Well, I am and always have been an artist, and the health department has never called an impromptu inspection.  My mother-in-law lived just around the corner for many years, and she never complained either.

The nicest thing about the piano teacher was her two daughters, who being 2 or 3 years older, knew the latest hairstyles as well as being able to teach me the two-step.  Now I had taken dancing lessons for most of my childhood, but this was a whole new method.  We sent for diagrams from Arthur Murray, set them on the floor and followed the colored footsteps.  It was great, but there was no one to dance with, and we never went anywhere you could practice, so we just had Arthur Murray in my bedroom.
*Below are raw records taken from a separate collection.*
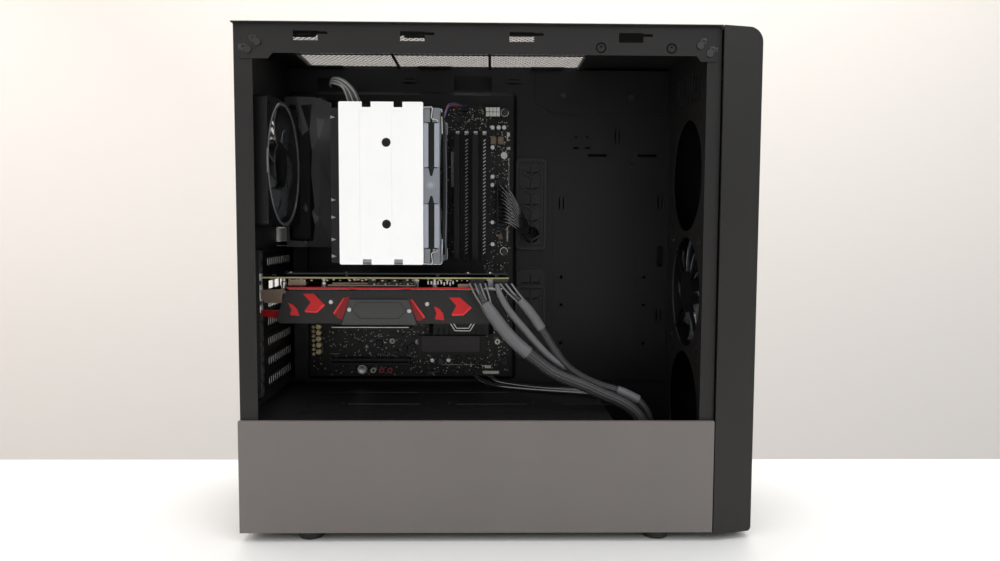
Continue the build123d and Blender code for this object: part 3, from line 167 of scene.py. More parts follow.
def finish(name, color, rough, metal=0.0, grain=900.0, bump=0.05, spread=0.12, coat=0.0, stretch=None,
           shine=0.3):
    """A moulded, painted or bare surface: colour and gloss vary with a fine grain and a soft mottle."""
    material, tree, shader = nodes_of(name)
    place = add_node(tree, "TexCoord", {}).outputs["Object"]
    scaled = add_node(tree, "Mapping", {"Scale": stretch or (1, 1, 1), "Vector": place}).outputs["Vector"]
    fine = add_node(tree, "TexNoise", {"Scale": grain, "Detail": 3, "Vector": scaled}).outputs["Fac"]
    soft = add_node(tree, "TexNoise", {"Scale": 14, "Detail": 4, "Vector": place}).outputs["Fac"]
    blend = add_math(tree, "MULTIPLY_ADD", fine, 0.5, add_math(tree, "MULTIPLY", soft, 0.5))
    ramp = add_node(tree, "ValToRGB", {"Fac": blend})
    low = [c * (1 - spread) for c in color]
    high = [min(1, c * (1 + spread)) for c in color]
    ramp.color_ramp.elements[0].position = 0.3
    ramp.color_ramp.elements[1].position = 0.7
    ramp.color_ramp.elements[0].color = (*low, 1)
    ramp.color_ramp.elements[1].color = (*high, 1)
    gloss = add_node(tree, "MapRange", {
        "To Min": max(0.03, rough - 0.08), "To Max": min(1, rough + 0.08), "Value": blend}).outputs["Result"]
    relief = add_node(tree, "Bump", {"Strength": bump, "Distance": 0.0004, "Height": fine}).outputs["Normal"]
    feed(tree, shader, {
        "Base Color": ramp.outputs["Color"], "Roughness": gloss, "Metallic": metal,
        "Specular IOR Level": shine, "Coat Weight": coat, "Normal": relief})
    return material


powder_coat = finish("charcoal_powder_coat", (0.016, 0.0148, 0.0143), 0.5, grain=2600, bump=0.35)
inner_coat = finish("inner_powder_coat", (0.0062, 0.0062, 0.0065), 0.46, grain=2600, bump=0.3)
# Painted reflection: the side cover's grey is far lighter than the black coat and stands in for the white
# table it reflects.
cover_coat_and_reflection = finish("cover_coat_painted_reflection", (0.165, 0.15, 0.141), 0.5, grain=2600, bump=0.3, spread=0.05)
panel_plastic = finish("front_panel_plastic", (0.017, 0.0158, 0.0148), 0.42, grain=3200, bump=0.25)
black_plastic = finish("black_plastic", (0.0045, 0.0045, 0.005), 0.36, grain=1500, bump=0.12)
smoke_plastic = finish("smoke_gloss_plastic", (0.02, 0.0205, 0.022), 0.08, grain=400, bump=0.0, coat=0.5)
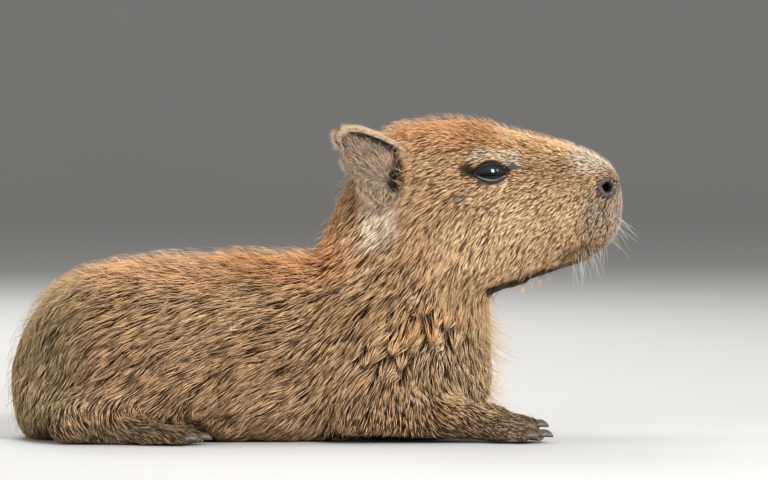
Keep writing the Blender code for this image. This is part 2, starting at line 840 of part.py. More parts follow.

This was the period when I discovered boys.  Oh I knew about them of course, and had even had a boyfriend in kindergarten, but this was the year someone actually came to call on me.  He didn’t really come to see me, but I just happened to be climbing the old fig tree in our alley, and this is the way he rode his bike on his way home from school.  We would just stand talk, he would scuff the dirt with his toe, and I would pick a fig now and then for him.  Not an especially hot romance.  But then a boy actually came to the front door and my mother let him in!  What do you do now? I thought.  So we made fudge.  I’ve made a ton of fudge since then, but none so nervewracking.

Occasionally I mowed the front lawn in order to catch a glimpse of the boy across the street.  He was a senior, and a football player.  His nickname was “Shifty-hips” Parton, which was a moniker to be reckoned with.  I wore glasses, and one day he spoke to me and insulted me by telling me I ‘looked intelligent’.  From then on, I tried to never wear my glasses.

And oh yes, the messy piano teacher tried to teach me to play the piano, but it was too late.  I had discovered boys.